* AIM OF THE TASK *
Everything from the first line to the line containing "return start.normalize(), end.normalize()" is to be repeated exactly; nothing past it.

* COLLECTED MATERIAL *
§ §
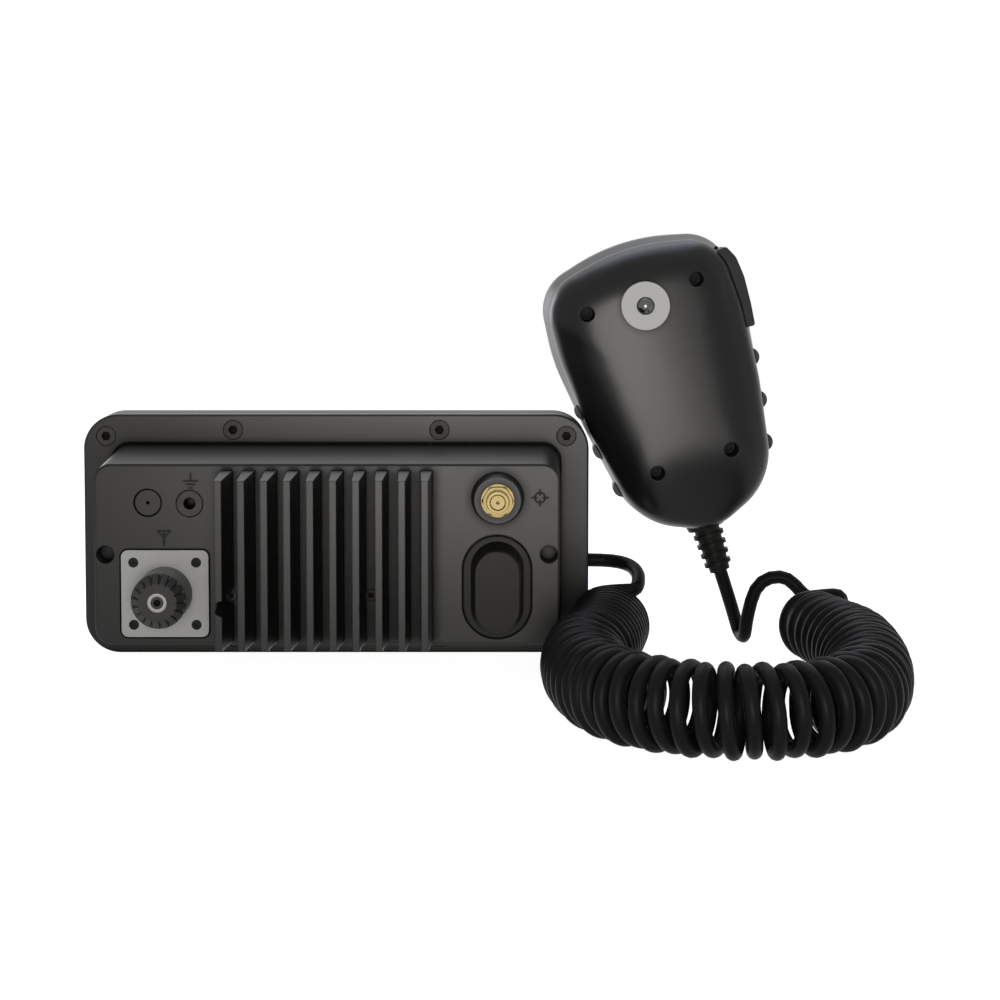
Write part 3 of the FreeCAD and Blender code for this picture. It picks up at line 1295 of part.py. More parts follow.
def coil_points():
    """Points on the helix, each turn starting at the top, a whole number of turns long."""
    line = Line()
    fine = 0.25
    steps = int(line.length / fine)
    turns = sum(fine / coil_pitch(line, (i + 0.5) * fine) for i in range(steps))
    whole = int(turns)
    loosen = turns / whole
    points = []
    s = 0.0
    for i in range(whole * COIL_STEPS + 1):
        turn = math.pi / 2 + 2 * math.pi * i / COIL_STEPS
        points.append(coil_point(line, min(s, line.length), turn))
        s += coil_pitch(line, min(s, line.length)) * loosen / COIL_STEPS
    print("curls", whole, "middle line", round(line.length, 1), "reached", round(s, 1))
    return points


def coil_gap(points):
    """The least clear distance between one curl and the next."""
    least = 1e9
    for i in range(len(points)):
        for j in range(i + COIL_STEPS // 2, min(i + 2 * COIL_STEPS, len(points))):
            least = min(least, (points[i] - points[j]).Length)
    return least - CORD_D


def coil_ends(points):
    start = (points[1] - points[0]) * 2 - (points[2] - points[0]) * 0.5
    end = (points[-1] - points[-2]) * 2 - (points[-1] - points[-3]) * 0.5
    return start.normalize(), end.normalize()


def coil_path(points):
    eighth = COIL_STEPS // 8
    start, end = coil_ends(points)
    places = list(range(0, len(points), eighth))
    tangents = []
    for i in places:
        if i == 0:
            tangents.append(start)
        elif i == len(points) - 1:
            tangents.append(end)
        else:
            tangents.append((points[i + 1] - points[i - 1]).normalize())
    edges = [Part.makeLine(points[0] - start * CORD_D, points[0])]
    for k in range(len(places) - 1):
        edges += biarc(points[places[k]], tangents[k], points[places[k + 1]], tangents[k + 1])
    edges.append(Part.makeLine(points[-1], points[-1] + end * CORD_D))
    return Part.Wire(edges)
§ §
* TASK OUTPUT *
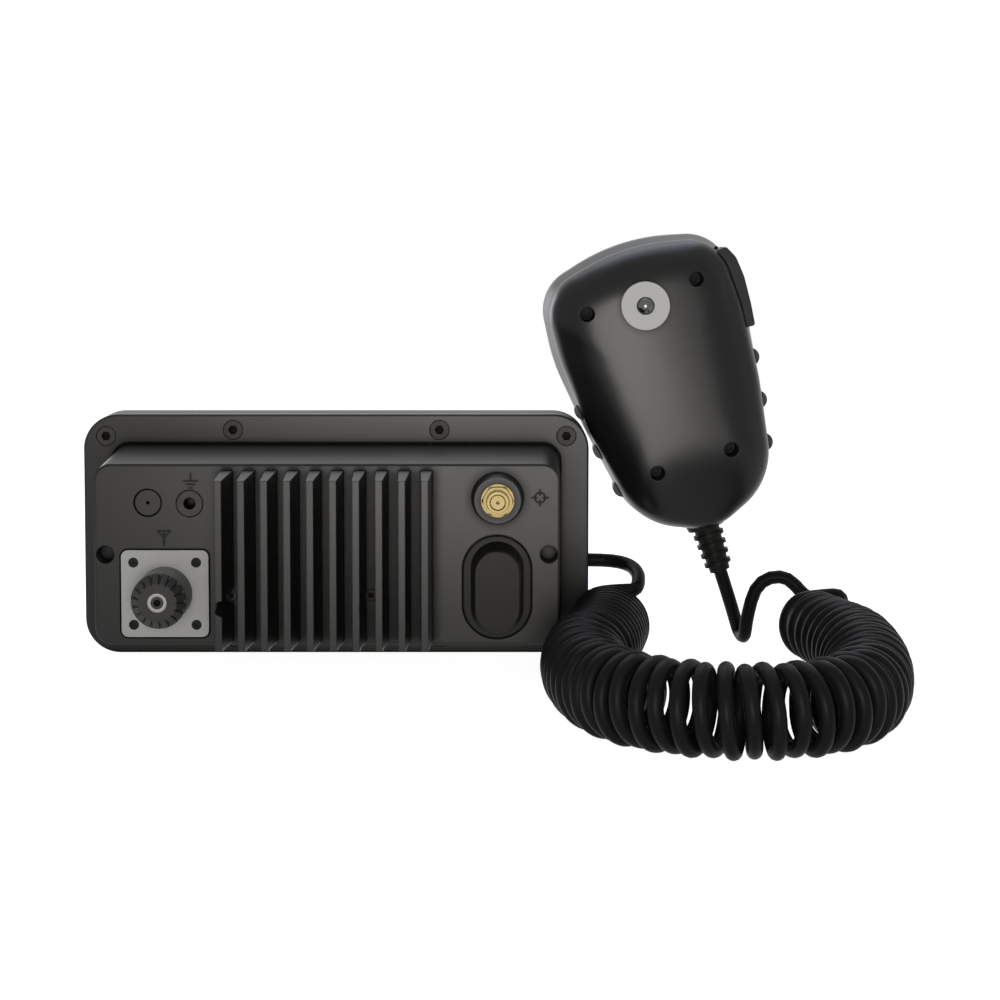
Write part 3 of the FreeCAD and Blender code for this picture. It picks up at line 1295 of part.py. More parts follow.
def coil_points():
    """Points on the helix, each turn starting at the top, a whole number of turns long."""
    line = Line()
    fine = 0.25
    steps = int(line.length / fine)
    turns = sum(fine / coil_pitch(line, (i + 0.5) * fine) for i in range(steps))
    whole = int(turns)
    loosen = turns / whole
    points = []
    s = 0.0
    for i in range(whole * COIL_STEPS + 1):
        turn = math.pi / 2 + 2 * math.pi * i / COIL_STEPS
        points.append(coil_point(line, min(s, line.length), turn))
        s += coil_pitch(line, min(s, line.length)) * loosen / COIL_STEPS
    print("curls", whole, "middle line", round(line.length, 1), "reached", round(s, 1))
    return points


def coil_gap(points):
    """The least clear distance between one curl and the next."""
    least = 1e9
    for i in range(len(points)):
        for j in range(i + COIL_STEPS // 2, min(i + 2 * COIL_STEPS, len(points))):
            least = min(least, (points[i] - points[j]).Length)
    return least - CORD_D


def coil_ends(points):
    start = (points[1] - points[0]) * 2 - (points[2] - points[0]) * 0.5
    end = (points[-1] - points[-2]) * 2 - (points[-1] - points[-3]) * 0.5
    return start.normalize(), end.normalize()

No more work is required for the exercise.